Photographer Hannah Morgan provided one of the most incredible gifts anyone could give. Memories captured. Tangible, visual snapshots of what happened the day some of our most favourite people were all in the same place at the same time. I saw friends who had made me feel so welcome in Australia chatting with friends who helped to shape who I am as a person when growing up in Hawaii. I saw cousins from both sides of the family playing cricket and chatting over cake. I saw parents hugging parents and aunties shaking hands. I saw all the moments I had been too overwhelmed to process on the day turned into fine art with a backdrop of the beautiful blue skies of Australia. Ben was wearing gum leaves painstakingly stitched together by a friend’s mother to replicate the Hawaiian maile lei we couldn’t transport through customs. The two women I consider to be my hearts, my sister and my best friend, were meeting not just people important and dear to me, they were meeting people important and dear to Ben. Who were also people important and dear to me. And that’s when I knew.

I knew the whole reason why we had felt incomplete. We had been two seedlings, side by side in small pots, eventually transplanted to larger pots. We had worked on ourselves and grown together as individuals. But it took a wedding to realise that we hadn’t been allowing anyone else in. We lived in a field, just the two of us…enduring the elements on our own.

It took a storm after the wedding to see the effect that such shallow roots can have on a tree, especially two trees growing too close together. There is actually a term for a fallen tree resting upon another tree. It is called a ‘widow-maker’.
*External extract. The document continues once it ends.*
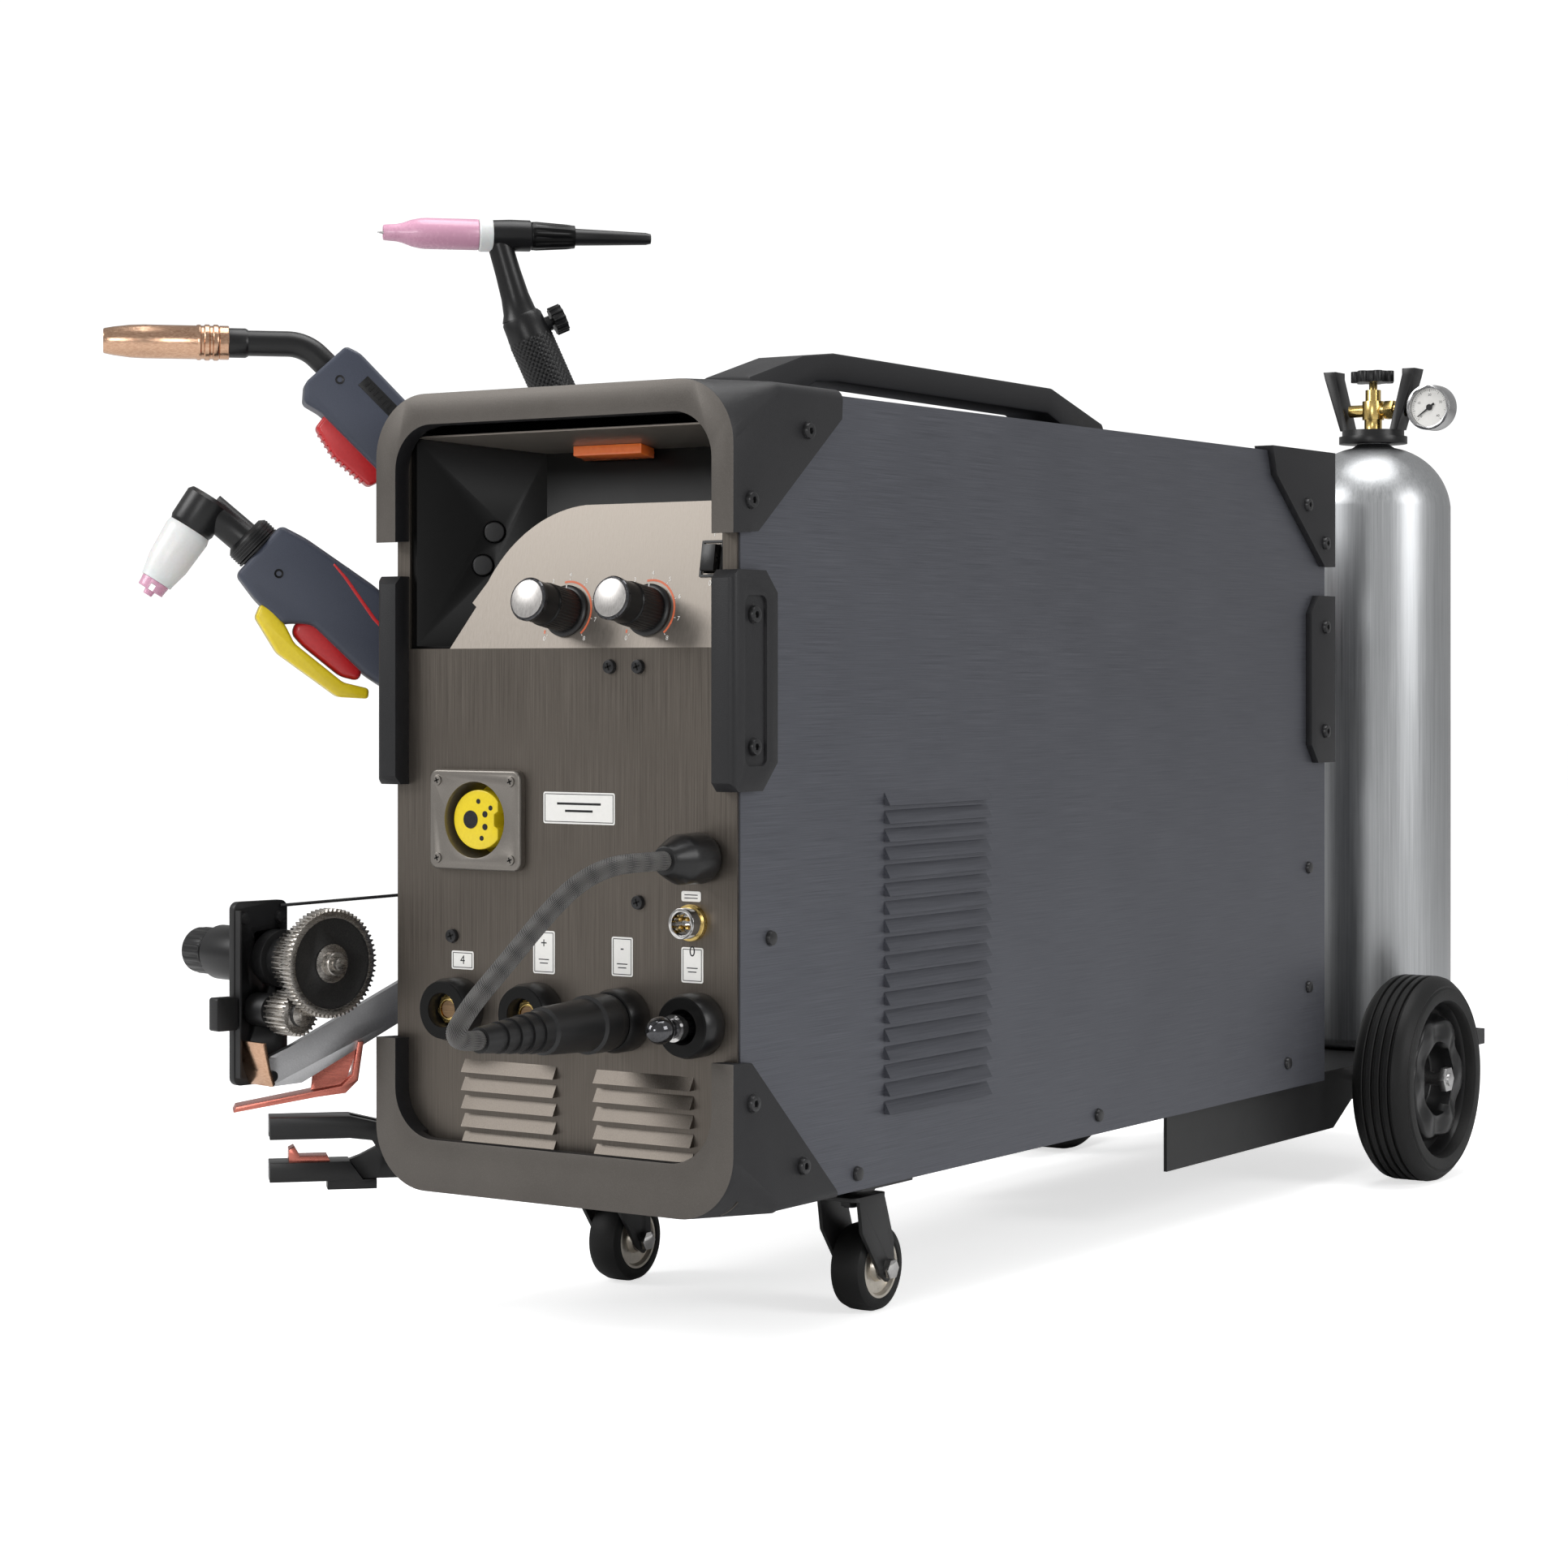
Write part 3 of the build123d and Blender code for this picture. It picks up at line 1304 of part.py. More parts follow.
with BuildPart() as plasma_handle:
    add(slab(plasma_grip, (
        (0, -27), (20, -31), (80, -41), (130, -41), (172, -36), (172, 2), (120, 12), (62, 10),
        (50, 26), (26, 27), (0, 21),
    ), 18, 8))
    tail_at = plasma_grip.from_local_coords((172, -17, 0))
    add(turned(tail_at, plasma_grip.x_dir, ((-5, 0), (-5, 9), (18, 9), (18, 0))))

trigger_pivot = (68.0, 17.0)
lever_pivot = (36.0, 31.0)
with BuildPart() as plasma_trigger:
    with BuildSketch(plasma_grip):
        with Locations(trigger_pivot):
            Circle(6.4)
        with BuildLine():
            Polyline((66, 15), (70, 13), (108, 14.5), (106, 24), (70, 25), (66, 20), close=True)
        make_face()
    extrude(amount=8, both=True)
save("plasma_trigger", plasma_trigger.part)

with BuildPart() as plasma_lever:
    with BuildSketch(plasma_grip):
        with BuildLine():
            Polyline(
                (33, 29), (52, 27.5), (66, 32), (112, 28), (128, 20), (130, 25), (114, 35), (64, 39.5),
                (36, 35), close=True,
            )
        make_face()
    extrude(amount=10, both=True)
    with BuildSketch(plasma_grip):
        with BuildLine():
            Polyline((33, 29), (52, 27.5), (60, 39), (40, 36), close=True)
        make_face()
        with Locations(lever_pivot):
            Circle(4.1)
    extrude(amount=14, both=True)
save("plasma_lever", plasma_lever.part)

tig_plane = torch_plane(-200, 292)
tig_z = 814.5
tig_start, tig_direction = along(tig_plane, (0, tig_z), (100, tig_z))
tig_grip = Plane(
    origin=tig_plane.from_local_coords((53, 750, 0)),
    x_dir=Vector(*torch_out) * -0.41 + Vector(0, 0, -0.912), z_dir=torch_normal,
)
tig_handle_radius = 17.5

with BuildPart() as tig_cup:
    add(turned(tig_start, tig_direction, (
        (87, 3), (87, 12.2), (130, 12.2), (139, 11.6), (150, 6.8), (162.4, 6), (162.4, 4.2),
        (150, 4.2), (130, 8), (95, 8), (95, 3),
    )))

with BuildPart() as tig_electrode:
    add(turned(tig_start, tig_direction, (
        (75.6, 0), (75.6, 1.6), (164, 1.6), (168, 0.3), (168, 0),
    )))

with BuildPart() as tig_ring:
    add(turned(tig_start, tig_direction, (
        (75.7, 3), (75.7, 12), (77, 13.4), (85.5, 13.4), (86.8, 12.4), (86.8, 3),
    )))

with BuildPart() as tig_body:
    add(turned(tig_start, tig_direction, (
        (44.6, 0), (44.6, 11), (46, 12), (60, 12), (75.5, 11.6), (75.5, 0),
    )))
    neck_from, neck_way = along(tig_plane, (62, 806), (54, 750))
    add(turned(neck_from, neck_way, ((0, 0), (0, 11), (30, 10), (50, 10.5), (57, 12), (57, 0))))
    add(turned(tig_grip.origin, tig_grip.x_dir, (
        (0, 0), (0, 15), (3, 16.5), (12, 16.5),
        (15, tig_handle_radius), (150, tig_handle_radius), (152, 16), (152, 9), (170, 9), (170, 0),
    )))
    knob_seat, knob_way = along(tig_plane, (46, 738), (46 - 0.912, 738 + 0.41))
    add(turned(knob_seat, knob_way, ((0, 0), (0, 6), (18.5, 6), (18.5, 3), (20, 3), (20, 0))))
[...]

So now I know that this is indeed a love story with many pages and most importantly a marriage of families. I still do not know where it will lead, but after planting our wedding tree at the home of Ben’s grandma, filled with love notes from our families and friends, I feel like we are living in a forest.

*Made possible by the incredibly generous financial backing of our parents.

**A veritable fact, according to Burke’s backyard.